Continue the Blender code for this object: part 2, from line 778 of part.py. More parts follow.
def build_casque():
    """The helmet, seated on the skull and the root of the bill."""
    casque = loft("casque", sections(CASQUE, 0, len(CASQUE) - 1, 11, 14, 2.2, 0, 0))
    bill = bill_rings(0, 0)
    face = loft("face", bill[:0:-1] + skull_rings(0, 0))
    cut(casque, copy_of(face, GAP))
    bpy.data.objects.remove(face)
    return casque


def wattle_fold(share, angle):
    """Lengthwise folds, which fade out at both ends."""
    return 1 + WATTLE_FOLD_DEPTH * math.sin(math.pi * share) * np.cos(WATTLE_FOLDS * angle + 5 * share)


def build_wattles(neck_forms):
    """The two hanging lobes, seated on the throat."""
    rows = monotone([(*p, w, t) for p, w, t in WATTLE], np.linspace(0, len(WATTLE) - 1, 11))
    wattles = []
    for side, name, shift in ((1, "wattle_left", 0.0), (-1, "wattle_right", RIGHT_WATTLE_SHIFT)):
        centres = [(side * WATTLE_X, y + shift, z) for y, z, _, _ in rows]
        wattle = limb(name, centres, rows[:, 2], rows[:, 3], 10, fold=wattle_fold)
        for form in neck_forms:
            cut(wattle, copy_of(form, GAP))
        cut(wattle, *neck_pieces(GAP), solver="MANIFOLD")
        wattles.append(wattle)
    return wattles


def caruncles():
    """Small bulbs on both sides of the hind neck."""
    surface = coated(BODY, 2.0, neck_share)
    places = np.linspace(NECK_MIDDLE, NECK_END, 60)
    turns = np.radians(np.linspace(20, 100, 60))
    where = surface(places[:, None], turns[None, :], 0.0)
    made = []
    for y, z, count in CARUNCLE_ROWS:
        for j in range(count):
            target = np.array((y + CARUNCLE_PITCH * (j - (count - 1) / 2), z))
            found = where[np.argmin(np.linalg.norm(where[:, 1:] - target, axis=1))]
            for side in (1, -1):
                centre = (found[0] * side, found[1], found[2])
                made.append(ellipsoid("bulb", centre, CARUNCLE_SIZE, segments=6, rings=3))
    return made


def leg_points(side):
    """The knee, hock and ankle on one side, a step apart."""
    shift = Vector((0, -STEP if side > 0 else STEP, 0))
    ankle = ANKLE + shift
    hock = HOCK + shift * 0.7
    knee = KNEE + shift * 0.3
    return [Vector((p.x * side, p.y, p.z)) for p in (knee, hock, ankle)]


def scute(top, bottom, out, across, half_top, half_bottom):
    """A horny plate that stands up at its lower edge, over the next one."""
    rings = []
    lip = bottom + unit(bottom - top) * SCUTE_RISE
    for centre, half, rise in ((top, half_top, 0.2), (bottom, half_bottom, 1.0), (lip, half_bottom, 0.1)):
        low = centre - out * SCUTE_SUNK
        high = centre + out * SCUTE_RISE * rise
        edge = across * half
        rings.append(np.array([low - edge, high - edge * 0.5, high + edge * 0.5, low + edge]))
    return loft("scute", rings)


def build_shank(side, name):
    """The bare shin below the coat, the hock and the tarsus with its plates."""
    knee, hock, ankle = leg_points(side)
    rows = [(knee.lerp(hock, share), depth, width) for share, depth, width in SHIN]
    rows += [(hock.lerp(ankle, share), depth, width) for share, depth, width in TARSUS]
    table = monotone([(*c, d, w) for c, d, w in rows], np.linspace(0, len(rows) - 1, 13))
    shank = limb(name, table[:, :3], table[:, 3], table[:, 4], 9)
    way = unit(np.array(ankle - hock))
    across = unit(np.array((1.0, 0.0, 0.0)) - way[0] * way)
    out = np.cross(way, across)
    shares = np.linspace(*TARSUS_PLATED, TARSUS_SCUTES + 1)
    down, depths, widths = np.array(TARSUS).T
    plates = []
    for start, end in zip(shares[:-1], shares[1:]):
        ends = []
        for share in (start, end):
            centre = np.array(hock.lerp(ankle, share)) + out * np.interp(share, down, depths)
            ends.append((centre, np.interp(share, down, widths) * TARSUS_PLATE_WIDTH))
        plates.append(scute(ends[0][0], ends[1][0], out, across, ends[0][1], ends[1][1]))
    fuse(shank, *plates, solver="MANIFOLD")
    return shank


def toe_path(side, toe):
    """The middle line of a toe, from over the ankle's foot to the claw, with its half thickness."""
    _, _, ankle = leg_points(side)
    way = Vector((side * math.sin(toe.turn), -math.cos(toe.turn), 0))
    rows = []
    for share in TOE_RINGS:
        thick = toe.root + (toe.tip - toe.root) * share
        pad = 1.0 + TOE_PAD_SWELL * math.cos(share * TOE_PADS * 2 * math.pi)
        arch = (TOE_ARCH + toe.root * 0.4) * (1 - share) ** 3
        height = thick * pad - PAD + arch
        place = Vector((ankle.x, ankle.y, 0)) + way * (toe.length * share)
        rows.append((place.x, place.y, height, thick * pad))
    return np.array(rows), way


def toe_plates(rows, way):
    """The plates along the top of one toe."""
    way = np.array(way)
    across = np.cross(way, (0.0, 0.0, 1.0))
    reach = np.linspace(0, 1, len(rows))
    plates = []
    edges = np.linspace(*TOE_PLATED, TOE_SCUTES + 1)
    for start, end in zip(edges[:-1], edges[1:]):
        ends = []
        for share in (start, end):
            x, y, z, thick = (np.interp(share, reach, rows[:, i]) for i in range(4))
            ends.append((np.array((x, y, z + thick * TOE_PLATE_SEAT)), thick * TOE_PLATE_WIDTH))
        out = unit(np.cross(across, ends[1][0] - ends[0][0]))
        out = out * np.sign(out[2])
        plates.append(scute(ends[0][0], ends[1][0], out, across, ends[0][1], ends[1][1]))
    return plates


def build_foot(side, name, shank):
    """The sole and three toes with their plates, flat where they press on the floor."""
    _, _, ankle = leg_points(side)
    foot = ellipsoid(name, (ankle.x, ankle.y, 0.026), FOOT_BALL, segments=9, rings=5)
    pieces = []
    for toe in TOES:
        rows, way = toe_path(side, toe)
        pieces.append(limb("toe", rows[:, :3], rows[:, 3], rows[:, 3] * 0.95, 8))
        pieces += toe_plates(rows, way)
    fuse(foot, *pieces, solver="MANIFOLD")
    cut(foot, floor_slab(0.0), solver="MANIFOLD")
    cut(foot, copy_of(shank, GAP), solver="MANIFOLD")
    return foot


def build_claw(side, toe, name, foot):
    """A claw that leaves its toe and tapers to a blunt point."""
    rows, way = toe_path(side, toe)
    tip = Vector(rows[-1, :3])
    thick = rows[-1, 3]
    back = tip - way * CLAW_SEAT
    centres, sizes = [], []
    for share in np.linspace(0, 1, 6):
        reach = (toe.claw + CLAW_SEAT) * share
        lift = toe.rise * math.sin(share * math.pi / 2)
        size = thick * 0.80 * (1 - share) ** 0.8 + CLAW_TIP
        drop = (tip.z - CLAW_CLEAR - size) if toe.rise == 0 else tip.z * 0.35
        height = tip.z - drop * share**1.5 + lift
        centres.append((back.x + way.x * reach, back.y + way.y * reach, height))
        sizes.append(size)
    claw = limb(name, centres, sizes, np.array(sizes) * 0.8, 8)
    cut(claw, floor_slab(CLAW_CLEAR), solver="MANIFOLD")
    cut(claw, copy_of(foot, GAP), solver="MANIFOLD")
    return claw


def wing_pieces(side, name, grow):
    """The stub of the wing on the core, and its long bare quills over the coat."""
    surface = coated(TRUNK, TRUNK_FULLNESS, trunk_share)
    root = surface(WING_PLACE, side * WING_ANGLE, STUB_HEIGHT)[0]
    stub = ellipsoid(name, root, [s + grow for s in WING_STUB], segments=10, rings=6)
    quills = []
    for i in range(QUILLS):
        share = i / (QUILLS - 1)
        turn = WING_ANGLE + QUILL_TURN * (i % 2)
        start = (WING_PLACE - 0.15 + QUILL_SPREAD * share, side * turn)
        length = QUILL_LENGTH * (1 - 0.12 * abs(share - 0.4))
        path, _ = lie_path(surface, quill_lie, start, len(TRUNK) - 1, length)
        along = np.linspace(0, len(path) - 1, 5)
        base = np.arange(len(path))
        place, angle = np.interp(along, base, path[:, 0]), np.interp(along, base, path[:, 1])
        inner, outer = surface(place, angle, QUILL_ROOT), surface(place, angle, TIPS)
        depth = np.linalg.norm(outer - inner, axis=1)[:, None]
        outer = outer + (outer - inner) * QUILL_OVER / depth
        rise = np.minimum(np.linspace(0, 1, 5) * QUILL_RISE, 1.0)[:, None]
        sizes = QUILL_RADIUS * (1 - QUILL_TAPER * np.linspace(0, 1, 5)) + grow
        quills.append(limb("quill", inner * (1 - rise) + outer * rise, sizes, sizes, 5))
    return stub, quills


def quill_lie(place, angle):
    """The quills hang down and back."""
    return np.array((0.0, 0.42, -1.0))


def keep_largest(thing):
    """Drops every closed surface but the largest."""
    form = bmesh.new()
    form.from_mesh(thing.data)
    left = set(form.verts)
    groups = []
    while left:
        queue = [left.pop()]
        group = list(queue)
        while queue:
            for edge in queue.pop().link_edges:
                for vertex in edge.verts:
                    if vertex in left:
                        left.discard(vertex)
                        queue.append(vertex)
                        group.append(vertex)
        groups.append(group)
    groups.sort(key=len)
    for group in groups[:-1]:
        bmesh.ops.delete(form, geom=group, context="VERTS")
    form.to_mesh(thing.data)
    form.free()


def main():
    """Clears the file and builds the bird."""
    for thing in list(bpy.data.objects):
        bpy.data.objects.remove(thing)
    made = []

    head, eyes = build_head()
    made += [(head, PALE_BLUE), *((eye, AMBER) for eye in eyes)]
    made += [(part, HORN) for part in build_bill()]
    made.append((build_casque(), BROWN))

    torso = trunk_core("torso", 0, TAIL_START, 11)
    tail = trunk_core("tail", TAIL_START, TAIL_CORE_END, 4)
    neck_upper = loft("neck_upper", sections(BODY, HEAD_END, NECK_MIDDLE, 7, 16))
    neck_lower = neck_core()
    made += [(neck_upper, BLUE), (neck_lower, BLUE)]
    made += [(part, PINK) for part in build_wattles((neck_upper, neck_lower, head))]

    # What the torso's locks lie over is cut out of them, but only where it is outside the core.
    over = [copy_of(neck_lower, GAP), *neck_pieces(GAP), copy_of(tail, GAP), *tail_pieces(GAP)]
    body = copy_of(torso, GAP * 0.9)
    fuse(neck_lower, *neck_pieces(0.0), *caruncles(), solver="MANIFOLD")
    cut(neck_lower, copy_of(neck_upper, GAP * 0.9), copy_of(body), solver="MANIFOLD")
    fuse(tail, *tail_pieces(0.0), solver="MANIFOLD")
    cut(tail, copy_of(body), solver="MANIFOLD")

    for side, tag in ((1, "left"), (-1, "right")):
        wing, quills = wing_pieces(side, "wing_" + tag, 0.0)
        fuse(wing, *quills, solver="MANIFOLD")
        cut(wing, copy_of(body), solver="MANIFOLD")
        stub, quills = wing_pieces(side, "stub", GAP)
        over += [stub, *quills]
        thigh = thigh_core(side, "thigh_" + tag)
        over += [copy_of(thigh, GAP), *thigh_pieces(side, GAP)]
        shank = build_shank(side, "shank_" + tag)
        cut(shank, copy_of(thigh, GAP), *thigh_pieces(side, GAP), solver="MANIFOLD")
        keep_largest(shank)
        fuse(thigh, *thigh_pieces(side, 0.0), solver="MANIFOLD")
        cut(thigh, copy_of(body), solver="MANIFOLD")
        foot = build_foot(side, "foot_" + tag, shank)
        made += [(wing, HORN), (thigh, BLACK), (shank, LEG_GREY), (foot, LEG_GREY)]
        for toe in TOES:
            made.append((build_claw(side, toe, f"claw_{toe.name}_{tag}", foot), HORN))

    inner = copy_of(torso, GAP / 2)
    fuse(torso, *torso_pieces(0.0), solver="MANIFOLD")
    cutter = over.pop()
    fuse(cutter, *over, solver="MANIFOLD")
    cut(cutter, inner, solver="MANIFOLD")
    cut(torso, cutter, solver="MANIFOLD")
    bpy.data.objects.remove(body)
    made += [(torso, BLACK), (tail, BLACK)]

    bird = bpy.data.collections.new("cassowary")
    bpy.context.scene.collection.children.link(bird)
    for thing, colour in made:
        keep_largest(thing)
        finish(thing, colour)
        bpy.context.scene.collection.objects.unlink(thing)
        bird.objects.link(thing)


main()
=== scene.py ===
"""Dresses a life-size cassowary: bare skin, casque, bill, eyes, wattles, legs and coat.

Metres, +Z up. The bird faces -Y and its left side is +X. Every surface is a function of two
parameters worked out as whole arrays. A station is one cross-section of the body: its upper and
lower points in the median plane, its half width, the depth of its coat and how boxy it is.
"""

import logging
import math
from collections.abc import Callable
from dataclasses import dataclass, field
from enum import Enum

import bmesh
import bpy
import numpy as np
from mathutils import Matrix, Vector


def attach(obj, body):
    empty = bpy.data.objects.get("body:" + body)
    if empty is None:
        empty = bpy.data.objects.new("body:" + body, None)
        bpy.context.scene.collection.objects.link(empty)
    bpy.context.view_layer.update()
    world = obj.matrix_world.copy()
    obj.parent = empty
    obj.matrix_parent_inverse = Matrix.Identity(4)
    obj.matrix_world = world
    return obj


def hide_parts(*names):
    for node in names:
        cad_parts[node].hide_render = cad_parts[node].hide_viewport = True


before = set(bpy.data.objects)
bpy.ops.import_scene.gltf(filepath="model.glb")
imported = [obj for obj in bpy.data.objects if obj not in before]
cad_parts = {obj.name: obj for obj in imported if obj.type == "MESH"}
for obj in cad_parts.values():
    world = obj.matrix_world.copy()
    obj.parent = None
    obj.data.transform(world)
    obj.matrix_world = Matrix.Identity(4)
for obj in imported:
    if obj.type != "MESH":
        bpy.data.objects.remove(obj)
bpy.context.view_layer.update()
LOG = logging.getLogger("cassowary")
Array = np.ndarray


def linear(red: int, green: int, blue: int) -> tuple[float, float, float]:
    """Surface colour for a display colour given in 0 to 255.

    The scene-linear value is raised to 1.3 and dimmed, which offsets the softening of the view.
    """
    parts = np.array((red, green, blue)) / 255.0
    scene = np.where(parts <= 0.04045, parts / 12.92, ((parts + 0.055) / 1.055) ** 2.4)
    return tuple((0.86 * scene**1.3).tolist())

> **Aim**
Make an exact transcription of the lines from the line with "inner = copy_of(torso, GAP / 2)" through the line with "legs and coat.", inclusive, omitting all others.

> **Answer in full**
    inner = copy_of(torso, GAP / 2)
    fuse(torso, *torso_pieces(0.0), solver="MANIFOLD")
    cutter = over.pop()
    fuse(cutter, *over, solver="MANIFOLD")
    cut(cutter, inner, solver="MANIFOLD")
    cut(torso, cutter, solver="MANIFOLD")
    bpy.data.objects.remove(body)
    made += [(torso, BLACK), (tail, BLACK)]

    bird = bpy.data.collections.new("cassowary")
    bpy.context.scene.collection.children.link(bird)
    for thing, colour in made:
        keep_largest(thing)
        finish(thing, colour)
        bpy.context.scene.collection.objects.unlink(thing)
        bird.objects.link(thing)


main()
=== scene.py ===
"""Dresses a life-size cassowary: bare skin, casque, bill, eyes, wattles, legs and coat.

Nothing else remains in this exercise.